5. Small Things Feel Disproportionately Big

With typical stress, you can usually maintain perspective. With anxiety, everything can feel urgent and overwhelming:

  • A minor mistake at work feels catastrophic
  • A friend not texting back becomes ‘evidence’ they’re upset with you
  • Small tasks feel impossibly difficult
  • You feel irritable or on edge over things that normally wouldn’t bother you

Your emotional responses feel bigger than the situations seem to warrant, and you might be frustrated with yourself for “overreacting.”

Why Anxiety Shows Up (And What It’s Trying to Tell You)

If you’re recognizing yourself in these signs, first and foremost, you’re not broken. Anxiety often develops in people who care a lot. About their work, their future, their relationships, doing things well, not letting others down. It usually shows up because something matters to you.

Anxiety is your nervous system’s attempt to keep you ‘safe,’ even if it’s taking it a bit too far. It’s information that something feels threatening or uncertain, even if logically you know you’re okay. 

What Doesn’t Work (And Why)

Here’s what many of us try when anxiety shows up, we push it away. We tell ourselves to “just relax” or “stop worrying” or “get over it.” We try to ignore it, power through it, or shame ourselves for experiencing it in the first place.

I want you to imagine trying to push a beach ball underwater. You can do it, for a while. But it takes constant effort, and the moment you let up, that ball springs right back to the surface, often with more force than before. That’s what happens when we try to suppress or ignore anxiety. It doesn’t go away, it just builds pressure.

A Different Approach: Making Space

What if, instead of pushing anxiety away, you acknowledged it? Not in a way that gives it control, but in a way that recognizes it’s there and trying to tell you something. Giving you the control. 

This might sound like:

  • “I notice I’m feeling anxious right now.”
  • “My body is in high alert mode. That makes sense given what I’m dealing with.”
  • “This anxiety is showing up because I care about this and I want everything to go well.”

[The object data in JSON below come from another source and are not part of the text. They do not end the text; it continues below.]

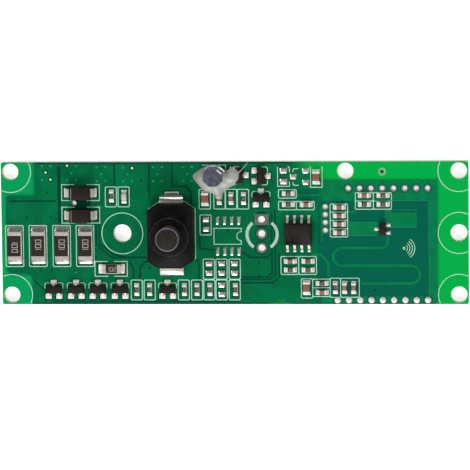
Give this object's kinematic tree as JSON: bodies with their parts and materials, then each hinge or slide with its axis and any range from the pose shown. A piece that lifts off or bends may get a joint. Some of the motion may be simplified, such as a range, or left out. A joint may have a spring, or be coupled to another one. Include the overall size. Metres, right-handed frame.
{
  "type": "microwave radar sensor and lamp control board",
  "caption": "Long green circuit board with a tall push switch, chip parts, glued inductor and a printed microwave radar section at one end.",
  "frame": {"origin": "centre of the board's underside", "axes": "+X along the board towards the radar section, +Y towards the edge with the glued inductor, +Z out of the component side"},
  "size_m": [0.083, 0.0254, 0.0115],
  "materials": {
    "laminate": "green solder mask over glass laminate, satin gloss",
    "masked_copper": "copper under green solder mask",
    "tin": "tinned, soft gloss",
    "solder": "reflowed solder, bright",
    "resistor_glaze": "black glaze on white ceramic",
    "capacitor_ceramic": "fired ceramic, satin",
    "white_ceramic": "matt",
    "indicator_resin": "clear to milky resin",
    "moulding_compound": "fine matt moulding",
    "ferrite": "matt",
    "copper_wire": "enamelled",
    "glue": "milky hot-melt glue",
    "switch_plastic": "satin moulding",
    "button_plastic": "fine matt moulding",
    "white_plastic": "natural nylon",
    "terminal_metal": "tinned sheet brass",
    "contact_brass": "rolled",
    "spring_steel": "drawn wire"
  },
  "bodies": {
    "board": {"circuit_board": "laminate", "via_rings": "tin", "sensor_barrels": "tin", "header_barrels": "tin", "header_solder": "solder", "programming_barrels": "tin", "antenna_via": "tin", "antenna_line": "masked_copper", "resonator_patch": "masked_copper", "feed_strip": "masked_copper", "bare_chip_pads": "tin", "bare_driver_pads": "tin", "bare_transistor_pads": "tin", "current_resistor_bodies": "resistor_glaze", "current_resistor_ends": "tin", "shunt_resistor_body": "resistor_glaze", "shunt_resistor_ends": "tin", "small_resistor_bodies": "resistor_glaze", "small_resistor_ends": "tin", "small_capacitor_bodies": "capacitor_ceramic", "small_capacitor_ends": "tin", "large_capacitor_bodies": "capacitor_ceramic", "large_capacitor_ends": "tin", "chip_solder": "solder", "indicator_base": "white_ceramic", "indicator_lens": "indicator_resin", "indicator_ends": "tin", "diode_bodies": "moulding_compound", "diode_leads": "tin", "transistor_bodies": "moulding_compound", "transistor_leads": "tin", "controller_body": "moulding_compound", "controller_leads": "tin", "radar_transistor_body": "moulding_compound", "radar_transistor_leads": "tin", "lead_solder": "solder", "inductor_core": "ferrite", "inductor_winding": "copper_wire", "inductor_terminals": "tin", "hot_glue": "glue", "switch_base": "switch_plastic", "switch_terminals": "terminal_metal", "switch_slot_plating": "tin", "switch_solder": "solder", "switch_housing": "switch_plastic", "switch_spring": "spring_steel"},
    "button": {"switch_button": "button_plastic", "switch_rotor": "white_plastic", "switch_contact": "contact_brass"}
  },
  "joints": [
    {"name": "button_press", "type": "slide", "parent": "board", "child": "button", "axis": [0, 0, -1], "range_m": [0, 0.0015], "stiffness_N_per_m": 900, "springref_m": -0.0015, "deforming": ["switch_spring"]}
  ]
}
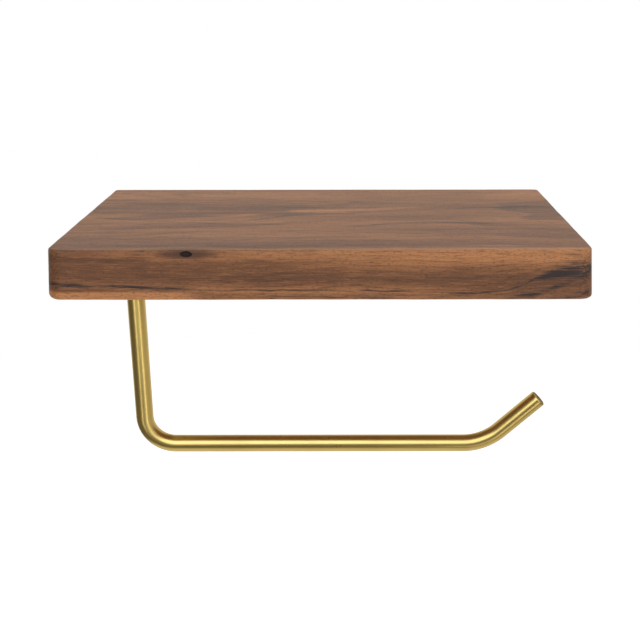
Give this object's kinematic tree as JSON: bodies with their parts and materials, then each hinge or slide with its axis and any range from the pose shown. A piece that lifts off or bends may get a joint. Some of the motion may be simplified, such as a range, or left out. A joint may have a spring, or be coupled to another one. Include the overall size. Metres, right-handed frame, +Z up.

When you make space for anxiety rather than fighting it, something interesting happens, it often loses some of its power. You’re not trying to force the beach ball underwater anymore. You’re letting it float on the surface where you can actually see it and work with it.

What to Do If This Is You

If you’re recognizing anxiety in yourself, here are some next steps:

Get support. Anxiety is highly treatable, and you don’t have to figure this out alone. Therapy, especially approaches like CBT (cognitive-behavioral therapy), ERP (exposure and response prevention), ACT (acceptance and commitment therapy) and mindfulness-based interventions can teach you tools to work with anxiety rather than against it. For some people, medication alongside therapy can also be helpful. Talk with your primary care doctor or a psychiatrist if you’re wondering whether that might be right for you.

Practice noticing without judgment. Start paying attention to when anxiety shows up and what it feels like in your body, without criticizing yourself for it.

Check your basics. Sleep, movement, nutrition, and connection all impact anxiety. These aren’t cures, but they matter. (Especially if you’re a caffeine drinker, it can make anxiety symptoms feel more heightened. Sorry to the coffee lovers, but this is so true!) 

Be patient with yourself. Learning to work with anxiety takes time. You may not be able to fix this overnight, and that’s okay.

You Don’t Have to Keep Pushing Through Alone

If you’ve been telling yourself “I’m just stressed” while secretly wondering if it’s something more, trust that instinct. Anxiety isn’t a personal failing, it’s a signal that your system needs support.

The goal isn’t to eliminate anxiety completely (some anxiety is normal and even useful). The goal is to stop letting it run your life, to feel like yourself again and to not constantly be braced for the next thing.

You deserve support, you deserve tools that actually help, and you deserve to feel like you can breathe again.